--- What needs to be done ---
Print the full listing exactly.
--- START OF Given information ---
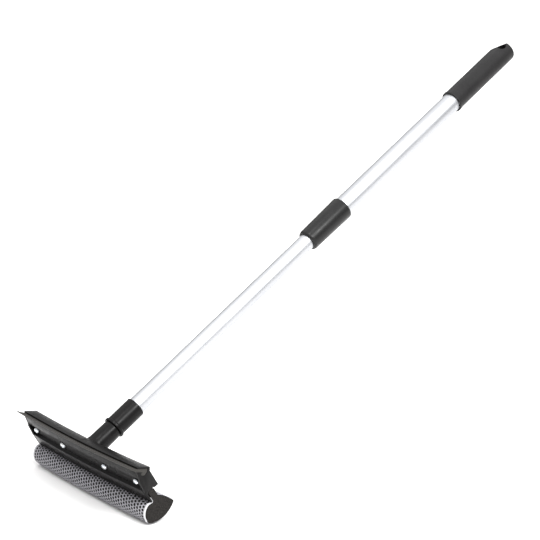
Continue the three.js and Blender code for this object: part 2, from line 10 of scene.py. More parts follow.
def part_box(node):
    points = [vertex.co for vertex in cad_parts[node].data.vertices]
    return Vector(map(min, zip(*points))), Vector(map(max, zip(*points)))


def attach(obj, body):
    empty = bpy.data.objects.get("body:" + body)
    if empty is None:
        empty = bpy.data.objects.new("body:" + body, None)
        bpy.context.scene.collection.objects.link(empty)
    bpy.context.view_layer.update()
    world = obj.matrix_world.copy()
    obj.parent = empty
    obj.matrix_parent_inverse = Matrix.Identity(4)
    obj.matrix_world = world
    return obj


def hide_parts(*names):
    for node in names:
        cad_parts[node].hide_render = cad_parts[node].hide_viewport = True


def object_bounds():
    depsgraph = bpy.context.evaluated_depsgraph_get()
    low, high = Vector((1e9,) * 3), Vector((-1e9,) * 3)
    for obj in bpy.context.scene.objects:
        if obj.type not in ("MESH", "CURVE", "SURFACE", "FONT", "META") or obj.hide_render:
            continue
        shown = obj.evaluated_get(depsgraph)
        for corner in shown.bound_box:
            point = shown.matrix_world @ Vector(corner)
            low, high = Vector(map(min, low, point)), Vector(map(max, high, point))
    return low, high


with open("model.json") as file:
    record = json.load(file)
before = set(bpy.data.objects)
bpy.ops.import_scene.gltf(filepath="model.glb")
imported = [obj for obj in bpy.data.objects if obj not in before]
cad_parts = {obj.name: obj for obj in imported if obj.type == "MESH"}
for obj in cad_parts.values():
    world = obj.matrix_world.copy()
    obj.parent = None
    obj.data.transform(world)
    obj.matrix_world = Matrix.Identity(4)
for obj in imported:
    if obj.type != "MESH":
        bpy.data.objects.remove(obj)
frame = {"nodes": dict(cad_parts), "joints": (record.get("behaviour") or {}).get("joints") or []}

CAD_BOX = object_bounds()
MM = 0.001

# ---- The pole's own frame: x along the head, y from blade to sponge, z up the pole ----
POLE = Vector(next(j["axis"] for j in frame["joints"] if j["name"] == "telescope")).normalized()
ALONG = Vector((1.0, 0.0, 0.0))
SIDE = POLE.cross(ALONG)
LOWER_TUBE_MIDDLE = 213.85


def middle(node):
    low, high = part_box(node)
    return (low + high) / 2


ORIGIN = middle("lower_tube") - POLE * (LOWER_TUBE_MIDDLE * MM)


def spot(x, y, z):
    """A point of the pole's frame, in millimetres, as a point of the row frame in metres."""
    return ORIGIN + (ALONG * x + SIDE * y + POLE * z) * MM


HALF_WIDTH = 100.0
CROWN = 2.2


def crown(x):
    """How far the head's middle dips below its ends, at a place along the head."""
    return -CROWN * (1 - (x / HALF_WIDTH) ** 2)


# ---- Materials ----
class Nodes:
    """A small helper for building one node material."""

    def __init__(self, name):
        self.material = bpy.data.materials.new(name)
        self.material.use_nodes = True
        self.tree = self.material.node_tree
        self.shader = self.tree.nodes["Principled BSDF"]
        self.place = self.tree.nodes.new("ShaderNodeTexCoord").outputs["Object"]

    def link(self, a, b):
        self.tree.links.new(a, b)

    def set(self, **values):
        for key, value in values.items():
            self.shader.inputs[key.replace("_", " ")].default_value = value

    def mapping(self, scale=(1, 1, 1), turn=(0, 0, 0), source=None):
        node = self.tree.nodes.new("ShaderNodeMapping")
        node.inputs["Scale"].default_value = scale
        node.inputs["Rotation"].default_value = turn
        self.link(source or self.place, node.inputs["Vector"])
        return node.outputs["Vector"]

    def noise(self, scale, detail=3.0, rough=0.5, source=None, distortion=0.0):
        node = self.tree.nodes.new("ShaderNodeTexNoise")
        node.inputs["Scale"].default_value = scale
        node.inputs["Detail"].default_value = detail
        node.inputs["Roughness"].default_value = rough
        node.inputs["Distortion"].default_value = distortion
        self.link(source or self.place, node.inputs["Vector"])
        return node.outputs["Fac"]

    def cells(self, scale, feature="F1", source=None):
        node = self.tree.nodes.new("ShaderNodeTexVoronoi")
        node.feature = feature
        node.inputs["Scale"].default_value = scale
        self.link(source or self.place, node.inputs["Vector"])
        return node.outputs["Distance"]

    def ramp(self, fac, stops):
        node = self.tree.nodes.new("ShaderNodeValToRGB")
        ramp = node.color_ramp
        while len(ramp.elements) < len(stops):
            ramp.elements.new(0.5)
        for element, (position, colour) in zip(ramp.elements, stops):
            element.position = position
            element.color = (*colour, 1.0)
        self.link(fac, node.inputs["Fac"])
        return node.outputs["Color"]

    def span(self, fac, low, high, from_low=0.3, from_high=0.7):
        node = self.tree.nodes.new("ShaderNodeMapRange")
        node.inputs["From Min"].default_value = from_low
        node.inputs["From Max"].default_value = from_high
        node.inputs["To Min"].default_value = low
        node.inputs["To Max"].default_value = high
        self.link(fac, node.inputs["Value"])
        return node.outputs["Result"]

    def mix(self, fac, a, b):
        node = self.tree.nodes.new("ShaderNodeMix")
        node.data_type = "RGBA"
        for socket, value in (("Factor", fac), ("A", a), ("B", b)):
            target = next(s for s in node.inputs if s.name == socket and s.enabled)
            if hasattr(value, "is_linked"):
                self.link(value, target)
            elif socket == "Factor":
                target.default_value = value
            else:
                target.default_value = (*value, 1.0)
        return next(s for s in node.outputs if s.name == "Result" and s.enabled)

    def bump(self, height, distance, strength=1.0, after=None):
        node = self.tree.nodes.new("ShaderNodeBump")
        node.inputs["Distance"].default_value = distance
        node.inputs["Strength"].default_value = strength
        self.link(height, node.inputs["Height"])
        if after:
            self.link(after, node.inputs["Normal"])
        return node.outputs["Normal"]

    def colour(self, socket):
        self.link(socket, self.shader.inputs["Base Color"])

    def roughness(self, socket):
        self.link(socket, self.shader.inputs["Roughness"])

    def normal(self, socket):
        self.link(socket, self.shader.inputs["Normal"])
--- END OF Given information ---
--- Full solution ---
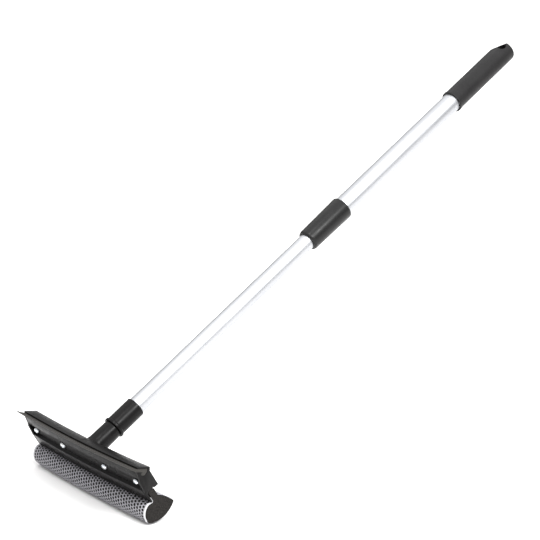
Continue the three.js and Blender code for this object: part 2, from line 10 of scene.py. More parts follow.
def part_box(node):
    points = [vertex.co for vertex in cad_parts[node].data.vertices]
    return Vector(map(min, zip(*points))), Vector(map(max, zip(*points)))


def attach(obj, body):
    empty = bpy.data.objects.get("body:" + body)
    if empty is None:
        empty = bpy.data.objects.new("body:" + body, None)
        bpy.context.scene.collection.objects.link(empty)
    bpy.context.view_layer.update()
    world = obj.matrix_world.copy()
    obj.parent = empty
    obj.matrix_parent_inverse = Matrix.Identity(4)
    obj.matrix_world = world
    return obj


def hide_parts(*names):
    for node in names:
        cad_parts[node].hide_render = cad_parts[node].hide_viewport = True


def object_bounds():
    depsgraph = bpy.context.evaluated_depsgraph_get()
    low, high = Vector((1e9,) * 3), Vector((-1e9,) * 3)
    for obj in bpy.context.scene.objects:
        if obj.type not in ("MESH", "CURVE", "SURFACE", "FONT", "META") or obj.hide_render:
            continue
        shown = obj.evaluated_get(depsgraph)
        for corner in shown.bound_box:
            point = shown.matrix_world @ Vector(corner)
            low, high = Vector(map(min, low, point)), Vector(map(max, high, point))
    return low, high


with open("model.json") as file:
    record = json.load(file)
before = set(bpy.data.objects)
bpy.ops.import_scene.gltf(filepath="model.glb")
imported = [obj for obj in bpy.data.objects if obj not in before]
cad_parts = {obj.name: obj for obj in imported if obj.type == "MESH"}
for obj in cad_parts.values():
    world = obj.matrix_world.copy()
    obj.parent = None
    obj.data.transform(world)
    obj.matrix_world = Matrix.Identity(4)
for obj in imported:
    if obj.type != "MESH":
        bpy.data.objects.remove(obj)
frame = {"nodes": dict(cad_parts), "joints": (record.get("behaviour") or {}).get("joints") or []}

CAD_BOX = object_bounds()
MM = 0.001

# ---- The pole's own frame: x along the head, y from blade to sponge, z up the pole ----
POLE = Vector(next(j["axis"] for j in frame["joints"] if j["name"] == "telescope")).normalized()
ALONG = Vector((1.0, 0.0, 0.0))
SIDE = POLE.cross(ALONG)
LOWER_TUBE_MIDDLE = 213.85


def middle(node):
    low, high = part_box(node)
    return (low + high) / 2


ORIGIN = middle("lower_tube") - POLE * (LOWER_TUBE_MIDDLE * MM)


def spot(x, y, z):
    """A point of the pole's frame, in millimetres, as a point of the row frame in metres."""
    return ORIGIN + (ALONG * x + SIDE * y + POLE * z) * MM


HALF_WIDTH = 100.0
CROWN = 2.2


def crown(x):
    """How far the head's middle dips below its ends, at a place along the head."""
    return -CROWN * (1 - (x / HALF_WIDTH) ** 2)


# ---- Materials ----
class Nodes:
    """A small helper for building one node material."""

    def __init__(self, name):
        self.material = bpy.data.materials.new(name)
        self.material.use_nodes = True
        self.tree = self.material.node_tree
        self.shader = self.tree.nodes["Principled BSDF"]
        self.place = self.tree.nodes.new("ShaderNodeTexCoord").outputs["Object"]

    def link(self, a, b):
        self.tree.links.new(a, b)

    def set(self, **values):
        for key, value in values.items():
            self.shader.inputs[key.replace("_", " ")].default_value = value

    def mapping(self, scale=(1, 1, 1), turn=(0, 0, 0), source=None):
        node = self.tree.nodes.new("ShaderNodeMapping")
        node.inputs["Scale"].default_value = scale
        node.inputs["Rotation"].default_value = turn
        self.link(source or self.place, node.inputs["Vector"])
        return node.outputs["Vector"]

    def noise(self, scale, detail=3.0, rough=0.5, source=None, distortion=0.0):
        node = self.tree.nodes.new("ShaderNodeTexNoise")
        node.inputs["Scale"].default_value = scale
        node.inputs["Detail"].default_value = detail
        node.inputs["Roughness"].default_value = rough
        node.inputs["Distortion"].default_value = distortion
        self.link(source or self.place, node.inputs["Vector"])
        return node.outputs["Fac"]

    def cells(self, scale, feature="F1", source=None):
        node = self.tree.nodes.new("ShaderNodeTexVoronoi")
        node.feature = feature
        node.inputs["Scale"].default_value = scale
        self.link(source or self.place, node.inputs["Vector"])
        return node.outputs["Distance"]

    def ramp(self, fac, stops):
        node = self.tree.nodes.new("ShaderNodeValToRGB")
        ramp = node.color_ramp
        while len(ramp.elements) < len(stops):
            ramp.elements.new(0.5)
        for element, (position, colour) in zip(ramp.elements, stops):
            element.position = position
            element.color = (*colour, 1.0)
        self.link(fac, node.inputs["Fac"])
        return node.outputs["Color"]

    def span(self, fac, low, high, from_low=0.3, from_high=0.7):
        node = self.tree.nodes.new("ShaderNodeMapRange")
        node.inputs["From Min"].default_value = from_low
        node.inputs["From Max"].default_value = from_high
        node.inputs["To Min"].default_value = low
        node.inputs["To Max"].default_value = high
        self.link(fac, node.inputs["Value"])
        return node.outputs["Result"]

    def mix(self, fac, a, b):
        node = self.tree.nodes.new("ShaderNodeMix")
        node.data_type = "RGBA"
        for socket, value in (("Factor", fac), ("A", a), ("B", b)):
            target = next(s for s in node.inputs if s.name == socket and s.enabled)
            if hasattr(value, "is_linked"):
                self.link(value, target)
            elif socket == "Factor":
                target.default_value = value
            else:
                target.default_value = (*value, 1.0)
        return next(s for s in node.outputs if s.name == "Result" and s.enabled)

    def bump(self, height, distance, strength=1.0, after=None):
        node = self.tree.nodes.new("ShaderNodeBump")
        node.inputs["Distance"].default_value = distance
        node.inputs["Strength"].default_value = strength
        self.link(height, node.inputs["Height"])
        if after:
            self.link(after, node.inputs["Normal"])
        return node.outputs["Normal"]

    def colour(self, socket):
        self.link(socket, self.shader.inputs["Base Color"])

    def roughness(self, socket):
        self.link(socket, self.shader.inputs["Roughness"])

    def normal(self, socket):
        self.link(socket, self.shader.inputs["Normal"])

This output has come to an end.